Output every entry exactly as given.

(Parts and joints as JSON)

--------------------------------------------------

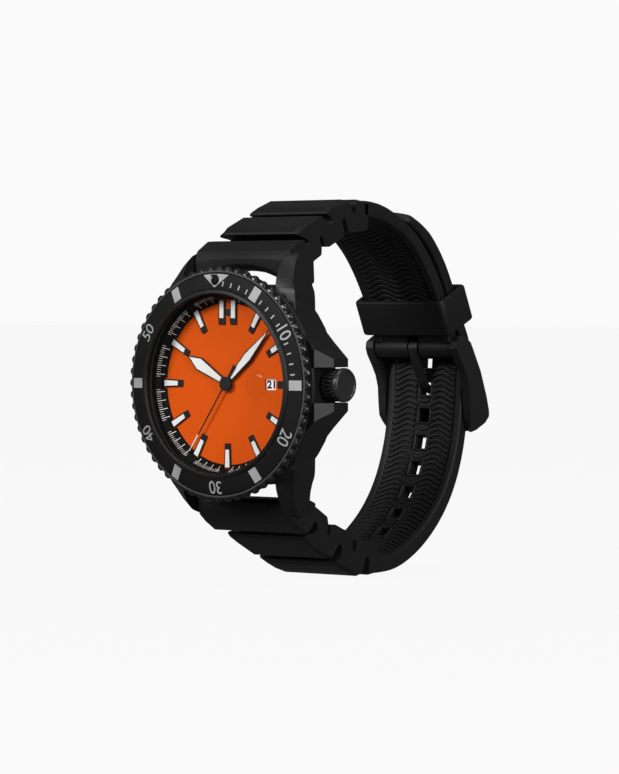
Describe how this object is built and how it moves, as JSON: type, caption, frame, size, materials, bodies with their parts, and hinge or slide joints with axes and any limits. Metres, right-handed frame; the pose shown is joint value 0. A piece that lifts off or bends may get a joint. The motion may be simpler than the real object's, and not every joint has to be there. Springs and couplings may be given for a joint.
{
  "type": "dive watch",
  "caption": "Diver's wristwatch with an orange dial, a turning black bezel and a buckled ribbed rubber strap.",
  "frame": {"origin": "centre of the case back's flat outer face", "axes": "+Z towards 12 o'clock, +X towards the crown at 3 o'clock, the dial faces -Y and the strap loop reaches towards +Y"},
  "size_m": [0.0447, 0.0697, 0.0689],
  "materials": {
    "coated_steel": "black coated steel, satin",
    "case_back_steel": "brushed",
    "bezel_inlay": "matte black anodised, grey scale",
    "black_trim": "black gloss",
    "hands_black": "black with white luminous inlay",
    "sapphire": "polished clear",
    "dial_orange": "matte orange with black minute track",
    "date_white": "printed white",
    "strap_rubber": "moulded matte black",
    "seal_rubber": "black",
    "buckle_black": "satin black",
    "steel": "plain",
    "wheel_brass": "plain",
    "coil_copper": "enamelled copper wire",
    "board_green": "green board",
    "movement_plastic": "white"
  },
  "bodies": {
    "case": {"mid_case": "coated_steel", "case_back": "case_back_steel", "case_back_gasket": "seal_rubber", "crystal": "sapphire", "crystal_gasket": "seal_rubber", "date_magnifier": "sapphire", "chapter_ring": "black_trim", "dial": "dial_orange", "hour_index_01": "hands_black", "hour_index_02": "hands_black", "hour_index_03": "hands_black", "hour_index_04": "hands_black", "hour_index_05": "hands_black", "hour_index_06": "hands_black", "hour_index_07": "hands_black", "hour_index_08": "hands_black", "hour_index_09": "hands_black", "hour_index_10": "hands_black", "hour_index_11": "hands_black", "hour_index_12": "hands_black", "main_plate": "steel", "train_bridge": "steel", "circuit_board": "board_green", "coil": "coil_copper", "battery": "steel", "movement_ring": "movement_plastic", "crown_tube": "steel", "spring_bar_12": "steel", "spring_bar_6": "steel", "bezel_retaining_wire": "steel", "bezel_click_spring": "steel"},
    "bezel": {"bezel_ring": "coated_steel", "bezel_insert": "bezel_inlay", "bezel_pip": "black_trim"},
    "minute_arbor": {"centre_wheel": "wheel_brass", "minute_hand": "hands_black"},
    "hour_arbor": {"hour_wheel": "wheel_brass", "hour_hand": "hands_black"},
    "second_arbor": {"second_wheel": "wheel_brass", "second_hand": "hands_black"},
    "third_arbor": {"third_wheel": "wheel_brass"},
    "minute_works": {"minute_wheel": "wheel_brass"},
    "date_ring": {"date_disc": "date_white"},
    "clutch": {"clutch_pinion": "steel"},
    "crown_stem": {"crown": "coated_steel", "crown_gasket": "seal_rubber"},
    "strap_twelve": {"strap_short": "strap_rubber", "buckle_bar": "buckle_black"},
    "strap_six": {"strap_long": "strap_rubber"},
    "strap_keeper": {"keeper": "strap_rubber"},
    "buckle": {"buckle_frame": "buckle_black"},
    "tongue": {"buckle_tongue": "buckle_black"}
  },
  "joints": [
    {"name": "bezel_turn", "type": "hinge", "parent": "case", "child": "bezel", "pos_m": [0, -0.0096, 0], "axis": [0, 1, 0], "continuous": true},
    {"name": "minute_turn", "type": "hinge", "parent": "case", "child": "minute_arbor", "pos_m": [0, -0.005, 0], "axis": [0, 1, 0], "continuous": true},
    {"name": "hour_turn", "type": "hinge", "parent": "case", "child": "hour_arbor", "pos_m": [0, -0.007, 0], "axis": [0, 1, 0], "continuous": true},
    {"name": "second_turn", "type": "hinge", "parent": "case", "child": "second_arbor", "pos_m": [0, -0.004, 0], "axis": [0, 1, 0], "continuous": true},
    {"name": "third_turn", "type": "hinge", "parent": "case", "child": "third_arbor", "pos_m": [-0.00382, -0.004, 0.00382], "axis": [0, 1, 0], "continuous": true},
    {"name": "minute_works_turn", "type": "hinge", "parent": "case", "child": "minute_works", "pos_m": [-0.00109, -0.007, -0.00301], "axis": [0, 1, 0], "continuous": true},
    {"name": "date_turn", "type": "hinge", "parent": "case", "child": "date_ring", "pos_m": [0, -0.007, 0], "axis": [0, 1, 0], "continuous": true},
    {"name": "crown_turn", "type": "hinge", "parent": "case", "child": "clutch", "pos_m": [0.01, -0.0041, 0], "axis": [1, 0, 0], "continuous": true},
    {"name": "crown_pull", "type": "slide", "parent": "clutch", "child": "crown_stem", "axis": [1, 0, 0], "range_m": [0, 0.0016]},
    {"name": "keeper_slide", "type": "slide", "parent": "strap_twelve", "child": "strap_keeper", "axis": [0, 0.4124, -0.911], "range_m": [-0.001, 0.0006]},
    {"name": "strap_twelve_swing", "type": "hinge", "parent": "case", "child": "strap_twelve", "pos_m": [0, -0.0029, 0.0218], "axis": [1, 0, 0], "range_deg": [-0.2, 0.2]},
    {"name": "strap_six_swing", "type": "hinge", "parent": "case", "child": "strap_six", "pos_m": [0, -0.0029, -0.0218], "axis": [1, 0, 0], "range_deg": [-0.2, 0.2]},
    {"name": "buckle_play", "type": "hinge", "parent": "strap_twelve", "child": "buckle", "pos_m": [0, 0.0477, 0.0059], "axis": [1, 0, 0], "range_deg": [-0.8, 0.6]},
    {"name": "tongue_play", "type": "hinge", "parent": "strap_twelve", "child": "tongue", "pos_m": [0, 0.0477, 0.0059], "axis": [1, 0, 0], "range_deg": [-0.3, 0.3]}
  ],
  "couplings": [
    {"joint": "hour_turn", "follows": "minute_turn", "ratio": 0.083333},
    {"joint": "third_turn", "follows": "minute_turn", "ratio": -8},
    {"joint": "second_turn", "follows": "minute_turn", "ratio": 60},
    {"joint": "minute_works_turn", "follows": "minute_turn", "ratio": -0.33333},
    {"joint": "date_turn", "follows": "minute_turn", "ratio": 0.0013441},
    {"joint": "strap_six_swing", "follows": "strap_twelve_swing", "ratio": 1}
  ]
}
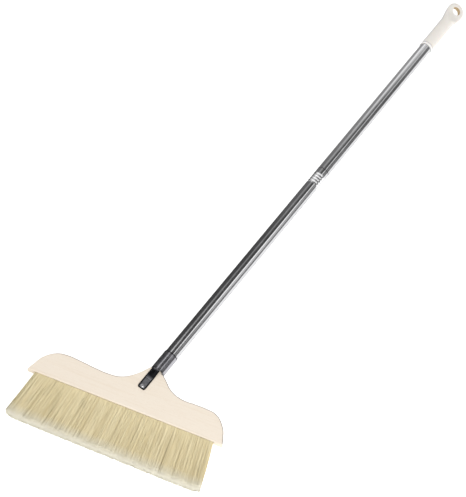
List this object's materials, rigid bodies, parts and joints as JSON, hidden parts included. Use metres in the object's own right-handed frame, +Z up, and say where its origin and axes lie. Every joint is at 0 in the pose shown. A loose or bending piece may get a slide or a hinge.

--------------------------------------------------

Solved exercise:
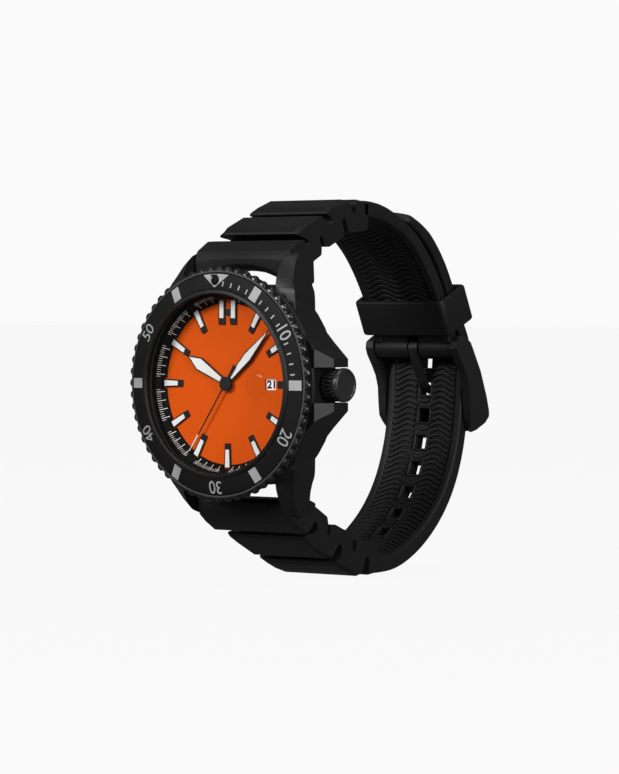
Describe how this object is built and how it moves, as JSON: type, caption, frame, size, materials, bodies with their parts, and hinge or slide joints with axes and any limits. Metres, right-handed frame; the pose shown is joint value 0. A piece that lifts off or bends may get a joint. The motion may be simpler than the real object's, and not every joint has to be there. Springs and couplings may be given for a joint.
{
  "type": "dive watch",
  "caption": "Diver's wristwatch with an orange dial, a turning black bezel and a buckled ribbed rubber strap.",
  "frame": {"origin": "centre of the case back's flat outer face", "axes": "+Z towards 12 o'clock, +X towards the crown at 3 o'clock, the dial faces -Y and the strap loop reaches towards +Y"},
  "size_m": [0.0447, 0.0697, 0.0689],
  "materials": {
    "coated_steel": "black coated steel, satin",
    "case_back_steel": "brushed",
    "bezel_inlay": "matte black anodised, grey scale",
    "black_trim": "black gloss",
    "hands_black": "black with white luminous inlay",
    "sapphire": "polished clear",
    "dial_orange": "matte orange with black minute track",
    "date_white": "printed white",
    "strap_rubber": "moulded matte black",
    "seal_rubber": "black",
    "buckle_black": "satin black",
    "steel": "plain",
    "wheel_brass": "plain",
    "coil_copper": "enamelled copper wire",
    "board_green": "green board",
    "movement_plastic": "white"
  },
  "bodies": {
    "case": {"mid_case": "coated_steel", "case_back": "case_back_steel", "case_back_gasket": "seal_rubber", "crystal": "sapphire", "crystal_gasket": "seal_rubber", "date_magnifier": "sapphire", "chapter_ring": "black_trim", "dial": "dial_orange", "hour_index_01": "hands_black", "hour_index_02": "hands_black", "hour_index_03": "hands_black", "hour_index_04": "hands_black", "hour_index_05": "hands_black", "hour_index_06": "hands_black", "hour_index_07": "hands_black", "hour_index_08": "hands_black", "hour_index_09": "hands_black", "hour_index_10": "hands_black", "hour_index_11": "hands_black", "hour_index_12": "hands_black", "main_plate": "steel", "train_bridge": "steel", "circuit_board": "board_green", "coil": "coil_copper", "battery": "steel", "movement_ring": "movement_plastic", "crown_tube": "steel", "spring_bar_12": "steel", "spring_bar_6": "steel", "bezel_retaining_wire": "steel", "bezel_click_spring": "steel"},
    "bezel": {"bezel_ring": "coated_steel", "bezel_insert": "bezel_inlay", "bezel_pip": "black_trim"},
    "minute_arbor": {"centre_wheel": "wheel_brass", "minute_hand": "hands_black"},
    "hour_arbor": {"hour_wheel": "wheel_brass", "hour_hand": "hands_black"},
    "second_arbor": {"second_wheel": "wheel_brass", "second_hand": "hands_black"},
    "third_arbor": {"third_wheel": "wheel_brass"},
    "minute_works": {"minute_wheel": "wheel_brass"},
    "date_ring": {"date_disc": "date_white"},
    "clutch": {"clutch_pinion": "steel"},
    "crown_stem": {"crown": "coated_steel", "crown_gasket": "seal_rubber"},
    "strap_twelve": {"strap_short": "strap_rubber", "buckle_bar": "buckle_black"},
    "strap_six": {"strap_long": "strap_rubber"},
    "strap_keeper": {"keeper": "strap_rubber"},
    "buckle": {"buckle_frame": "buckle_black"},
    "tongue": {"buckle_tongue": "buckle_black"}
  },
  "joints": [
    {"name": "bezel_turn", "type": "hinge", "parent": "case", "child": "bezel", "pos_m": [0, -0.0096, 0], "axis": [0, 1, 0], "continuous": true},
    {"name": "minute_turn", "type": "hinge", "parent": "case", "child": "minute_arbor", "pos_m": [0, -0.005, 0], "axis": [0, 1, 0], "continuous": true},
    {"name": "hour_turn", "type": "hinge", "parent": "case", "child": "hour_arbor", "pos_m": [0, -0.007, 0], "axis": [0, 1, 0], "continuous": true},
    {"name": "second_turn", "type": "hinge", "parent": "case", "child": "second_arbor", "pos_m": [0, -0.004, 0], "axis": [0, 1, 0], "continuous": true},
    {"name": "third_turn", "type": "hinge", "parent": "case", "child": "third_arbor", "pos_m": [-0.00382, -0.004, 0.00382], "axis": [0, 1, 0], "continuous": true},
    {"name": "minute_works_turn", "type": "hinge", "parent": "case", "child": "minute_works", "pos_m": [-0.00109, -0.007, -0.00301], "axis": [0, 1, 0], "continuous": true},
    {"name": "date_turn", "type": "hinge", "parent": "case", "child": "date_ring", "pos_m": [0, -0.007, 0], "axis": [0, 1, 0], "continuous": true},
    {"name": "crown_turn", "type": "hinge", "parent": "case", "child": "clutch", "pos_m": [0.01, -0.0041, 0], "axis": [1, 0, 0], "continuous": true},
    {"name": "crown_pull", "type": "slide", "parent": "clutch", "child": "crown_stem", "axis": [1, 0, 0], "range_m": [0, 0.0016]},
    {"name": "keeper_slide", "type": "slide", "parent": "strap_twelve", "child": "strap_keeper", "axis": [0, 0.4124, -0.911], "range_m": [-0.001, 0.0006]},
    {"name": "strap_twelve_swing", "type": "hinge", "parent": "case", "child": "strap_twelve", "pos_m": [0, -0.0029, 0.0218], "axis": [1, 0, 0], "range_deg": [-0.2, 0.2]},
    {"name": "strap_six_swing", "type": "hinge", "parent": "case", "child": "strap_six", "pos_m": [0, -0.0029, -0.0218], "axis": [1, 0, 0], "range_deg": [-0.2, 0.2]},
    {"name": "buckle_play", "type": "hinge", "parent": "strap_twelve", "child": "buckle", "pos_m": [0, 0.0477, 0.0059], "axis": [1, 0, 0], "range_deg": [-0.8, 0.6]},
    {"name": "tongue_play", "type": "hinge", "parent": "strap_twelve", "child": "tongue", "pos_m": [0, 0.0477, 0.0059], "axis": [1, 0, 0], "range_deg": [-0.3, 0.3]}
  ],
  "couplings": [
    {"joint": "hour_turn", "follows": "minute_turn", "ratio": 0.083333},
    {"joint": "third_turn", "follows": "minute_turn", "ratio": -8},
    {"joint": "second_turn", "follows": "minute_turn", "ratio": 60},
    {"joint": "minute_works_turn", "follows": "minute_turn", "ratio": -0.33333},
    {"joint": "date_turn", "follows": "minute_turn", "ratio": 0.0013441},
    {"joint": "strap_six_swing", "follows": "strap_twelve_swing", "ratio": 1}
  ]
}
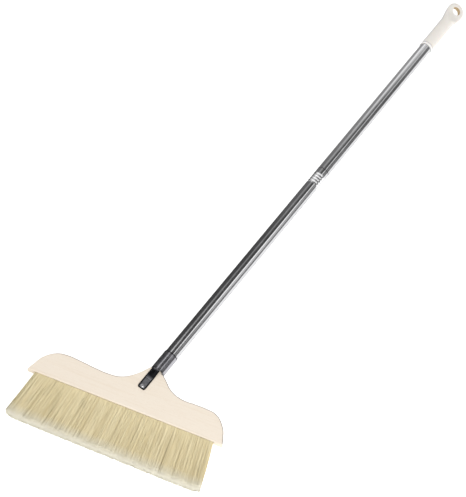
List this object's materials, rigid bodies, parts and joints as JSON, hidden parts included. Use metres in the object's own right-handed frame, +Z up, and say where its origin and axes lie. Every joint is at 0 in the pose shown. A loose or bending piece may get a slide or a hinge.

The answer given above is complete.